Fengping (风平镇 (風平鎮, Fēngpíng Zhèn)) is a town in Mangshi, Yunnan, China. As of the 2017 census it had a population of 72,733 and an area of 394.42 km2. The town shares a border with Santaishan Township, Xuangang Township and Mangshi Town to the west and north, Longling County and Zhongshan Township to the east, and Mengga Town to the south.

==Administrative divisions==
As of December 2015, the town is divided into eleven villages and one community:
- Xingqiao Community (兴侨社区)
- Fengping (风平村)
- Namu (那目村)
- Padi (帕底村)
- Mangbie (芒别村)
- Mangsai (芒赛村)
- Fapa (法帕村)
- Lazhang (腊掌村)
- Zheyan (遮晏村)
- Mangli (芒里村)
- Shangdong (上东村)
- Pinghe (平河村)

==History==
After the founding of the Communist State in 1953, Fengping District was set up. In May 1954 it was renamed "Meng Community". In February 1957, the Meng Community and Yun Community merged into one named "Mangshiba District". On March 23, 1969, it was renamed "Dongfeng People's Commune". In March 1984, it reverted to its former name of "Fengping District". In December 1987, its name was changed to "Fengping Township". On August 20, 1998, it was upgraded to a town. In November 2005, the former Fapa Town (法帕镇) was merged into Fengping Town.

==Geography==
The town has an average elevation of 863 m.
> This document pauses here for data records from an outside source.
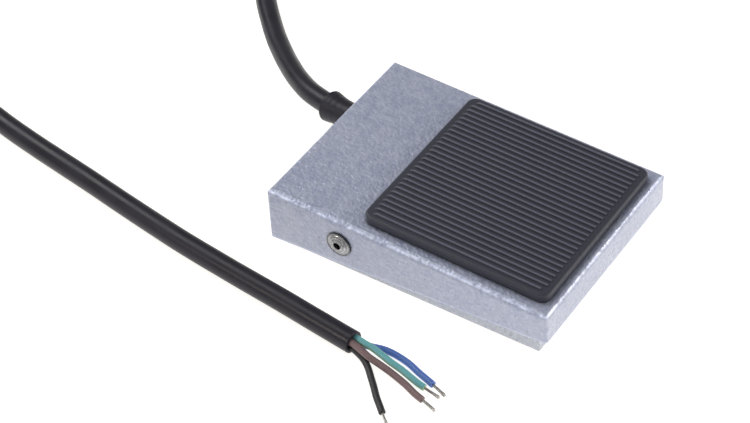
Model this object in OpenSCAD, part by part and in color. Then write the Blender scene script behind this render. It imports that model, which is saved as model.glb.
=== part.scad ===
// Foot switch. A folded steel treadle with a ribbed rubber pad tilts on two rivets over a folded steel
// base. The base holds a return spring, a small lever switch and the end of a four-core cable, and the
// cable's far end is stripped back to four bare-ended cores.
// Millimetres, +Z up, +Y towards the cable, -Y towards the toe end of the pad, X along the rivets.
// The origin is in the middle of the footprint, on the surface that the rubber feet stand on.

/* [Cover] */
// Length of the cover, front to back
cover_length = 110; // [100:1:130]
// Width of the cover
cover_width = 80; // [74:1:100]
// Height of the cover's top edge above the base's underside, at the back
cover_back_height = 23.9; // [23:0.1:28]
// Height of the cover's top edge above the base's underside, at the front
cover_front_height = 19.6; // [18.6:0.1:22]
// Height of the skirt's lower edge above the base's underside, at the back
skirt_back_rise = 2.2; // [1.6:0.1:4]
// Height of the skirt's lower edge above the base's underside, at the front
skirt_front_rise = 7.8; // [6:0.1:9]
// Thickness of the steel sheet of the cover and the base
sheet = 1.2; // [1:0.1:1.4]
// Outside radius of the cover's folds
fold_radius = 2; // [1.6:0.1:3]
// Outside radius of the cover's upright corners
corner_radius = 1.2; // [0.8:0.1:2]

/* [Pad] */
// Width of the rubber pad
pad_width = 70.6; // [50:0.2:72]
// Length of the rubber pad, front to back
pad_length = 71.2; // [50:0.2:80]
// Distance from the cover's front face to the pad
pad_front_margin = 3; // [2:0.1:8]
// Thickness of the pad between its ribs
pad_thickness = 3.6; // [2.5:0.1:5]
// Radius of the pad's corners, seen from above
pad_corner_radius = 3.5; // [3:0.5:10]
// Radius of the pad's top edge
pad_edge_radius = 0.9; // [0.8:0.1:2]
// Distance between the middles of two ribs
rib_pitch = 2.42; // [2.2:0.02:4]
// Width of a rib
rib_width = 1.2; // [1.1:0.1:1.9]
// Distance from the pad's side to the nearest rib's middle, at least
rib_side_border = 2.6; // [2.2:0.1:6]
// Distance from the pad's front or back face to the ribs' ends
rib_end_border = 2.4; // [2:0.1:6]

/* [Base] */
// Gap between the base's side and the cover's skirt
side_gap = 0.3; // [0.2:0.05:0.5]
// Gap between the base's front wall and the cover's front skirt
front_gap = 2.2; // [1.6:0.1:3]
// Gap between the base's rear wall and the cover's rear skirt
rear_gap = 1.5; // [1.2:0.1:2]
// Outside radius of the base's folds
base_fold_radius = 1.6; // [1.4:0.1:2.4]
// Height of the base's side walls above its underside
side_wall_height = 9.5; // [8:0.1:11]
// Height that the rubber feet stand proud of the base
foot_proud = 1.5; // [1.3:0.1:3]
// Diameter of a rubber foot
foot_diameter = 10; // [8:0.5:12]
// Distance from the base's side to a foot's middle
foot_side_inset = 8.5; // [8:0.5:12]
// Distance from the base's front or rear face to a foot's middle
foot_end_inset = 9; // [8:0.5:12]

/* [Hinge] */
// Distance from the cover's rear face to the rivets
pivot_back_distance = 29.4; // [26:0.1:34]
// Depth of the rivets below the cover's top
pivot_depth = 9.75; // [9.5:0.05:11]
// Diameter of a rivet's shank
rivet_diameter = 4.8; // [4:0.1:5]
// Diameter of a rivet's flange
rivet_head_diameter = 9.5; // [8:0.1:10]
// Running clearance round a rivet or pin, on the radius
running_clearance = 0.05; // [0.03:0.01:0.08]
// Angle that the pedal tilts when it is pressed
press_angle = 3; // [2:0.1:3.2]

/* [Spring] */
// Wire diameter of the return spring
spring_wire = 1.1; // [0.9:0.1:1.2]
// Diameter of the spring at the middle of its wire
spring_diameter = 9.8; // [8:0.1:12]
// Turns of the spring between its closed ends
spring_active_turns = 5; // [4:1:5]
// Distance from the cover's front face to the spring's middle
spring_front_distance = 30; // [26:1:34]

/* [Switch] */
// Length of the switch's case
case_length = 19.8; // [18:0.1:21]
// Width of the switch's case
case_width = 6.4; // [6:0.1:7]
// Height of the switch's case
case_height = 9.6; // [9:0.1:9.8]
// Distance of the switch from the middle plane
switch_side_offset = 12; // [10:0.5:16]
// Distance from the cover's front face to the switch's middle
switch_front_distance = 53; // [50:0.5:56]
// Thickness of the switch's lever
lever_thickness = 0.4; // [0.3:0.05:0.5]
// Length of the striker under the cover
striker_height = 1.9; // [1:0.1:2.4]

/* [Cable] */
// Outside diameter of the cable
cord_diameter = 8; // [7:0.1:8.4]
// Outside diameter of a core
core_diameter = 2.4; // [2:0.1:2.4]
// Diameter of the strain relief at its ends
boot_diameter = 11.2; // [10.8:0.1:12.4]
// Length of the strain relief outside the base
boot_length = 18.8; // [18:0.1:22]
// Distance of the cable's outlet from the cover's right-hand side
gland_side_distance = 22; // [18:0.5:26]
// Height of the cable's outlet above the base's underside
gland_height = 11; // [10.6:0.1:11.4]

/* [Hidden] */

// Colours
grey_paint = [0.61, 0.63, 0.7];
black_rubber = [0.23, 0.23, 0.26];
bright_steel = [0.72, 0.71, 0.69];
dark_hole = [0.2, 0.2, 0.2];
cable_black = [0.16, 0.16, 0.17];
case_black = [0.12, 0.12, 0.13];
tin = [0.8, 0.79, 0.76];
core_colour_brown = [0.42, 0.3, 0.29];
core_colour_black = [0.13, 0.13, 0.14];
core_colour_blue = [0.28, 0.4, 0.72];
core_colour_earth = [0.35, 0.62, 0.6];

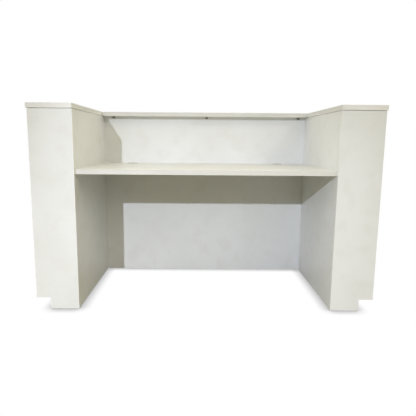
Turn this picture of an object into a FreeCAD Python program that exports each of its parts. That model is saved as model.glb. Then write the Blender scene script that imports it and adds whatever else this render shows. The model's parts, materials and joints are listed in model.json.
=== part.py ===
import FreeCAD, Part
import math
import os
import re

import Sketcher

# A reception desk, seen from the staff side along +Y. Two hollow columns stand left and right.
# A worktop spans between them at sitting height, and a double wall closes the visitors' side.
# A ledge crowns the wall and a cap crowns each column.
# +X is the staff's right, +Y points to the visitors and +Z is up. The origin is on the floor,
# in the middle of the desk's outline. Every length is in millimetres.

DIMENSIONS = {
    # Outline of the desk
    "half_width": 894,  # middle to a column's outer face
    "half_gap": 670,  # middle to a column's inner face
    "near_face": -398,  # staff face of the end panels
    "far_face": 394,  # visitors' face of the fascia
    "body_top": 1050,  # underside of the caps and the ledge
    "cap_gap": 2,  # shadow gap between a column's sides and its cap, which sits on the rails
    "floor_gap": 3,  # the boards stay this far off the floor
    "kick_height": 63,  # floor to the underside of the base boards
    "kick_depth": 74,  # toe recess, in from the outer faces
    # Boards
    "board": 18,
    "top_board": 25,
    "band": 1,  # edge band
    "cap_side": 6,  # cap and ledge beyond the sides and the fascia
    "cap_near": 2,  # cap beyond the end panels
    "ledge_near": 232,  # staff edge of the ledge
    "wall_near": 302,  # staff face of the back panel
    "worktop_top": 745,
    "shelf_top": 718,
    "rail_width": 80,
    "stile_offset": 220,
    # Corner blocks under the ledge
    "block_width": 16,
    "block_depth": 12,
    "block_height": 11,
    "block_chamfer": 2,
    "block_left": -606,
    "block_middle": 12,
    "block_right": 622,
    # Wood screws: short for foot sockets, medium for corner blocks, long for rails
    "screw_radius": 2,
    "screw_head_radius": 3.8,
    "screw_head": 2.4,
    "screw_point": 3,
    "short_screw": 14,
    "medium_screw": 26,
    "long_screw": 36,
    # Edge screws: from inside the columns and the wall into the worktop's edges
    "edge_screw": 50,
    "edge_screw_radius": 3.2,
    "edge_screw_head_radius": 5,
    # Cable grommets in the worktop
    "grommet_offset": 475,
    "grommet_depth": 232,
    "worktop_hole_radius": 30,
    "sleeve_radius": 29.9,
    "sleeve_bore": 27.8,
    "sleeve_depth": 22,
    "flange_radius": 35,
    "flange_height": 2.4,
    "flange_round": 1.2,
    "rim_bore": 25.2,
    "rim_top": -0.3,  # from the worktop's surface
    "rim_height": 4.4,
    "cover_radius": 27.4,
    "cover_height": 2.2,
    "slot_half_width": 9,
    "slot_start": 11,
    "boss_radius": 3,
    "boss_depth": 2.4,
    "keeper_radius": 4.6,
    "keeper_height": 0.8,
    "shutter_radius": 24.6,
    "shutter_bore": 3.05,
    "shutter_height": 1.2,
    "shutter_drop": 0.6,  # shutter's top below the cover
    "shutter_hub": 6,
    # Levelling feet
    "foot_offset": 745,
    "foot_near": -330,
    "foot_far": 250,
    "pad_radius": 20,
    "pad_top_radius": 11,
    "pad_edge": 4,
    "pad_height": 10,
    "pad_bore": 4.06,
    "pad_floor": 3,
    "stud_radius": 4,
    "stud_end": 3.3,
    "stud_top": 56,
    "stud_nut_low": 10.4,
    "stud_nut_high": 16,
    "stud_nut_radius": 7.5,
    "socket_radius": 10,
    "socket_bore": 4.06,
    "socket_low": 30,
    "socket_plate": 4,
    "socket_half_length": 30,
    "socket_half_width": 16,
    "socket_screw_offset": 22,
    "socket_screw_radius": 2.2,
}

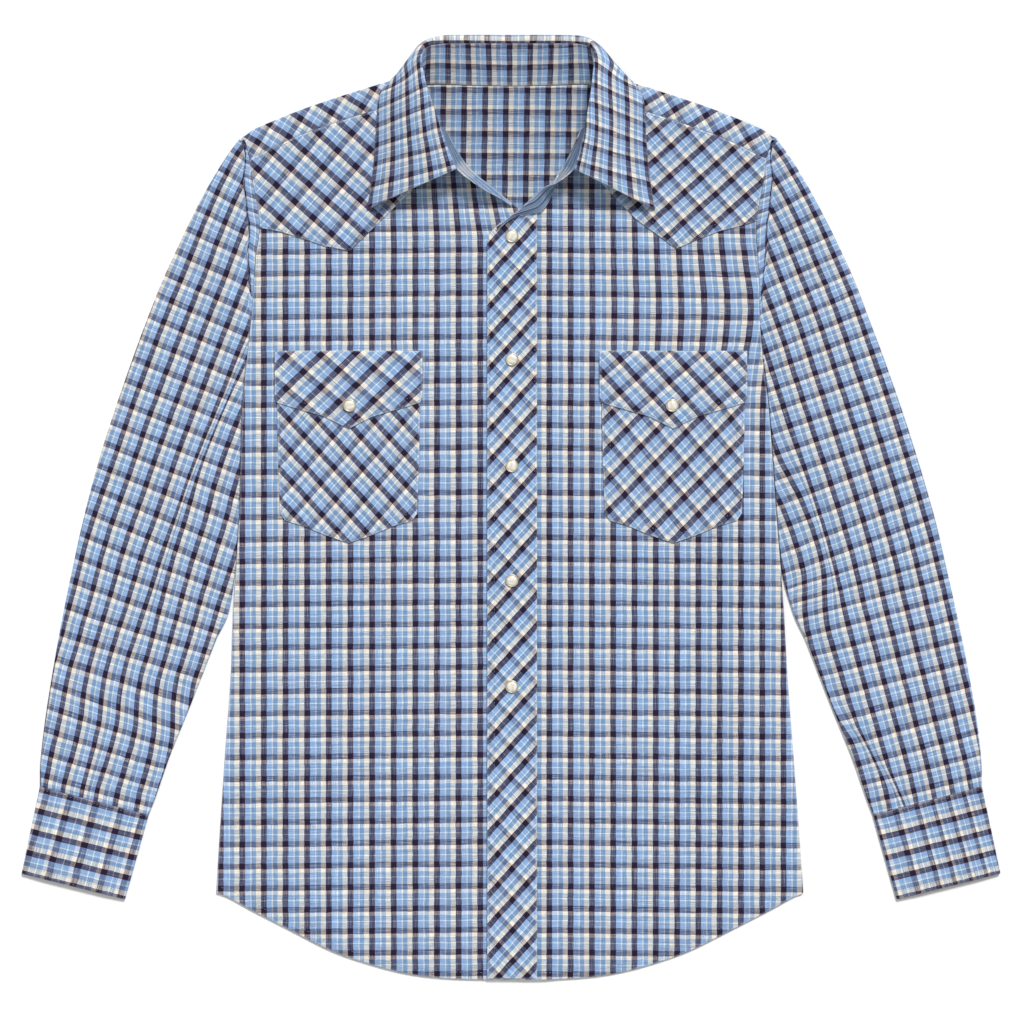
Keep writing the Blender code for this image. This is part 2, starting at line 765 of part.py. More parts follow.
def cuff_ring(outer, inner):
    """One closed loop round a cuff: the floor, the outer fold, the top and the inner fold."""
    outer, inner = np.array(outer), np.array(inner)
    width = np.linalg.norm(inner - outer)
    inward = (inner - outer) / width
    radius = CUFF_FOLD_HEIGHT / 2
    loop = [(width - radius, 0.0), (radius, 0.0)]
    for k in range(1, FOLD_STEPS):
        turn = math.pi * k / FOLD_STEPS
        loop.append((radius * (1 - math.sin(turn)), radius * (1 - math.cos(turn))))
    loop.append((radius, CUFF_FOLD_HEIGHT))
    loop.append((0.3 * width, CUFF_HEIGHT))
    loop.append((0.7 * width, CUFF_HEIGHT))
    loop.append((width - radius, CUFF_FOLD_HEIGHT))
    for k in range(1, FOLD_STEPS):
        turn = math.pi * k / FOLD_STEPS
        loop.append((width - radius * (1 - math.sin(turn)), radius * (1 + math.cos(turn))))
    return [(*(outer + inward * across), z) for across, z in loop]


def make_cuffs(cloth, parent):
    """Cuffs are flattened rings a little thicker than the sleeves."""
    for word, side in SIDES.items():
        ends = [[(side * x, y) for x, y in pair] for pair in (CUFF_TOP, CUFF_BOTTOM)]
        rings = []
        for share in (0.0, 0.5, 1.0):
            outer = mix(np.array(ends[0][0]), np.array(ends[1][0]), share)
            inner = mix(np.array(ends[0][1]), np.array(ends[1][1]), share)
            rings.append(cuff_ring(outer, inner))
        count = len(rings[0])
        points = [p for ring in rings for p in ring]
        faces = []
        for r in range(len(rings) - 1):
            for k in range(count):
                after = (k + 1) % count
                low, high = r * count, (r + 1) * count
                faces.append((low + k, low + after, high + after, high + k))
        if side == RIGHT:
            faces = [tuple(reversed(face)) for face in faces]
        points, closed = backed(points, faces, CUFF_WALL)
        add_object(f"cuff_{word}", points, closed, cloth, parent)


def placed(point, side, shift=0.0):
    """A collar point on its own side of the middle."""
    return (side * (point[0] + shift), point[1], point[2])


def stand_rows(side):
    """Neck and top points of the stand from the middle of the back to one front end."""
    rows = []
    for neck, top, _, _, _, shift in COLLAR_ROWS:
        shift = shift if side == LEFT else 0.0
        neck_shift = max(shift, 0.0) if side == LEFT else 0.0
        rows.append((*placed(neck, side, neck_shift), *placed(top, side, shift)))
    for neck, top in STAND_ENDS[side]:
        rows.append((*placed(neck, side), *placed(top, side)))
    return rows


def make_stand(cloth, parent):
    """The stand: a band from one front end round the neck to the other."""
    right = stand_rows(RIGHT)
    left = stand_rows(LEFT)
    rows = curve_points(right[::-1] + left[1:], ROW_STEPS)
    points = []
    for row in rows:
        neck, top = row[:3], row[3:]
        points += [tuple(mix(neck, top, k / STAND_STEPS)) for k in range(STAND_STEPS + 1)]
    faces = [face[::-1] for face in grid_faces(len(rows), STAND_STEPS + 1)]
    points, closed = backed(points, faces, CLOTH)
    add_object("collar_stand", points, closed, cloth, parent)


def leaf_rows(side):
    """Start, two curve handles and hem of each leaf section on one side."""
    rows = []
    for neck, top, hem, facing, under, shift in COLLAR_ROWS:
        shift = shift if side == LEFT else 0.0
        neck_shift = max(shift, 0.0)
        low = np.array(placed(neck, side, neck_shift))
        high = np.array(placed(top, side, shift))
        end = np.array(placed(hem, side))
        up = (high - low) / np.linalg.norm(high - low)
        start = high + up * LEAF_SEAM_GAP
        turn = math.radians(facing)
        out = np.array((-side * math.cos(turn), math.sin(turn), 0.0))
        first = start + up * mix(*LEAF_LIFT, under)
        second = end + out * mix(*LEAF_TUCK, under) + np.array((0, 0, mix(*LEAF_DROP, under)))
        rows.append((*start, *first, *second, *end))
    return rows


def make_leaf(cloth, parent):
    """The leaf rolls over from the top of the stand and lies down on the yokes."""
    rows = curve_points(leaf_rows(RIGHT)[::-1] + leaf_rows(LEFT)[1:], ROW_STEPS)
    points = []
    for row in rows:
        start, first, second, end = row[:3], row[3:6], row[6:9], row[9:]
        for t in LEAF_STEPS:
            s = 1 - t
            p = s**3 * start + 3 * s * s * t * first + 3 * s * t * t * second + t**3 * end
            points.append((p[0], p[1], max(p[2], 0.0)))
    faces = [face[::-1] for face in grid_faces(len(rows), len(LEAF_STEPS))]
    points, closed = backed(points, faces, CLOTH)
    add_object("collar_leaf", points, closed, cloth, parent)


def main():
    """Builds the whole shirt."""
    clear_scene()
    shirt = bpy.data.objects.new("shirt", None)
    bpy.context.scene.collection.objects.link(shirt)
    plaid = cloth_material("plaid_cloth", BLUE_PLAID)
    bias = cloth_material("bias_plaid_cloth", BIAS_PLAID)
    pearl = cloth_material("pearl_snap", PEARL, roughness=0.3)
    make_back(plaid, shirt)
    make_back_yoke(bias, shirt)
    make_fronts(plaid, shirt)
    make_front_yokes(bias, shirt)
    low_line = [(x, HEM_CENTRE_Y + HEM_DROP) for x in (-LAP_RAMP[1], 0, LAP_RAMP[1])]
    slab("placket", placket_outline(), placket_underside, bias, shirt, [low_line])
    make_pockets(bias, shirt)
    make_snaps(pearl, shirt)
    make_sleeves(plaid, shirt)
    make_cuffs(plaid, shirt)
    make_stand(plaid, shirt)
    make_leaf(plaid, shirt)


main()
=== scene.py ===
import math

import bpy
import numpy as np
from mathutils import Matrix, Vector
from mathutils.bvhtree import BVHTree
from mathutils.geometry import delaunay_2d_cdt


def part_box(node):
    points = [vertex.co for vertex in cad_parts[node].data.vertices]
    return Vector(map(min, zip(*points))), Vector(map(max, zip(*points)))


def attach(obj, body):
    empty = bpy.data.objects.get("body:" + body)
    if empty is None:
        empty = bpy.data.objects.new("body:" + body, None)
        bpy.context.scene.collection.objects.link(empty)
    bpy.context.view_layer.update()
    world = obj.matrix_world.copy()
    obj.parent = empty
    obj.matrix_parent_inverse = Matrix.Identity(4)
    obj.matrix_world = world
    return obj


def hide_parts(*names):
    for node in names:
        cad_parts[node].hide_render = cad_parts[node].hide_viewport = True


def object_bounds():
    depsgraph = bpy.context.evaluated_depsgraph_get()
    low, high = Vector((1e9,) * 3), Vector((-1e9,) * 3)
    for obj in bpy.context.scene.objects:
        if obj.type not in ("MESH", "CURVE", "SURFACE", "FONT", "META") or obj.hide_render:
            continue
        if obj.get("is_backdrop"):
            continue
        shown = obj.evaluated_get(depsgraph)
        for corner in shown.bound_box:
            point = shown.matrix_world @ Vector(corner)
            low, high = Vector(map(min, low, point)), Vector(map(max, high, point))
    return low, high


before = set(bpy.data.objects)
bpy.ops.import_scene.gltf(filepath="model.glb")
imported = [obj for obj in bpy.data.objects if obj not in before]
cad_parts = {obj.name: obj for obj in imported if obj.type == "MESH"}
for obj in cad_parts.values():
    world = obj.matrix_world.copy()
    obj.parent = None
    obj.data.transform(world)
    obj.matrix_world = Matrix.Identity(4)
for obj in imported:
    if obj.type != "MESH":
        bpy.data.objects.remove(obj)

cad_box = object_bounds()

# Sizes and tables are millimetres. The shirt lies on z = 0, collar towards +Y, wearer's right at -X.
MM = 0.001
RIGHT, LEFT = -1, 1
SIDES = {"right": RIGHT, "left": LEFT}
# Column of BODY_EDGE, and how much narrower the shoulder lies
EDGE_COLUMN = {RIGHT: 1, LEFT: 2}
NARROWER = {RIGHT: 0, LEFT: 5}

# Thickness of a layer, and the height of each layer's upper face
LAYER = 1.3
BACK_TOP = 1
INNER_TOP = 2.3
FRONT_TOP = 3.6
OVER_TOP = 4.9
TOP_TOP = 6.2
# Thickness of the cloth, and how far its rim bulges
WALL = 0.8
BULGE = 0.3
# Where the rows of points along a hemmed edge and a raw edge lie
HEM_ROWS = (0.6, 1.4, 2.4, 3.8, 5.4, 7.2)
RAW_ROWS = (0.8, 2.2)

HEM_CENTRE_Y = -410.5
PLACKET_EDGES = (-20.5, 22.5)
RIGHT_FRONT_REACH = 18
LAP_RAMP = (25, 45)
HEM_DROP = 15
SIDE_DROP = 18
SIDE_DROP_Y = (-150, -90)
POCKET_CENTRE = 141
FLAP_TOP_Y = 136
FLAP_RAMP_Y = 128
POCKET_TOP_Y = 125
SHOULDER_FOLD_RADIUS = 1.9
BACK_TOP_XS = (200, 183, 158, 131, 92, 84, 62, 36, 0)
SLEEVE_GAP = 0.6
HEM_INSET = 1
INNER_YOKE_LAP = 8
INNER_YOKE_INSET = 3
UNDERARM_Y = 127
SLEEVE_FOLD_HEIGHT = 3.2
# Rows of SLEEVE_ROWS from this one on lie below the underarm
FIRST_CLOSED_ROW = 8
SLEEVE_STEPS = 15
FOLD_STEPS = 6
CUFF_STEPS = 40
CUFF_HEIGHT = 4.6
CUFF_FOLD_HEIGHT = 3.8
# Handles of the leaf's curve, where it lies flat and where it is folded under: how far the first
# rises, how far out and how high the second lies
LEAF_LIFT = (10, 14)
LEAF_TUCK = (-18, 43)
LEAF_DROP = (13, -3)
LEAF_SEAM_GAP = 0.6

# Columns: height, distance of the body's edge from the middle on the wearer's right, on the left
BODY_EDGE = (
    (-335, 256, 254), (-270, 252, 249.5), (-210, 248, 245), (-150, 243.5, 240.5), (-90, 241, 237),
    (-50, 238.5, 234), (0, 235.5, 230), (45, 234.5, 227), (90, 233, 223.5), (127, 229.5, 219),
    (165, 225.5, 216), (200, 223, 215.5), (220, 221.5, 214), (243, 218, 213), (262, 220, 215),
    (282, 224, 219), (303, 227, 222), (318, 231, 226),
)
# Columns: distance from the middle, height of the hem
HEM = (
    (0, HEM_CENTRE_Y), (50, -409.5), (90, -405), (125, -396), (156, -385), (190, -368), (225, -350),
    (245, -339), (256, -335),
)
# Columns: distance from the middle, height of the shoulder's fold, height of its seam
SHOULDER = (
    (92, 375, 353), (131, 363, 341), (158, 354.3, 332), (183, 345.6, 323.4), (205, 336.8, 313.4),
    (218, 331.3, 306.5), (220, 330.4, 305.4), (224, 328.5, 304), (227, 326.5, 302.5), (231, 323.4, 318),
)
# One row more, for the back yoke's tip over the sleeve
SHOULDER_TIP = (235.5, 321.2, 317.4)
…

The Mangshi River (芒市大河), Guolang River (果朗河) and Guangsha River (广砂河) flow through the town.

There are a number of lakes and reservoirs in the town which include Kongque Lake (孔雀湖 (Peacock Lake)), Mengbanhe Reservoir (勐板河水库), Mangbie Reservoir (芒别水库), Yunmen Reservoir (允门水库), Namu Reservoir (那目水库), and Qingtanghe Reservoir (清塘河水库).

==Economy==
The local economy is primarily based upon agriculture and animal husbandry. Coffee, lemon, turmeric, bamboo, citrus and sugarcane are the main cash crops.

==Education==
The town has two public schools: Fengping School and Nongxiang School.

==Attraction==
Fengping Pagoda (风平佛塔) is a major attraction, it was originally built in 1728 during the region of Yongzheng Emperor of the Qing dynasty (1644-1911).

==Transport==
Dehong Mangshi Airport serves the town.

The National Highway G320 passes across the town.

The town is connected to two roads: Luying Road (潞盈公路) and Fengfa Road (风法公路).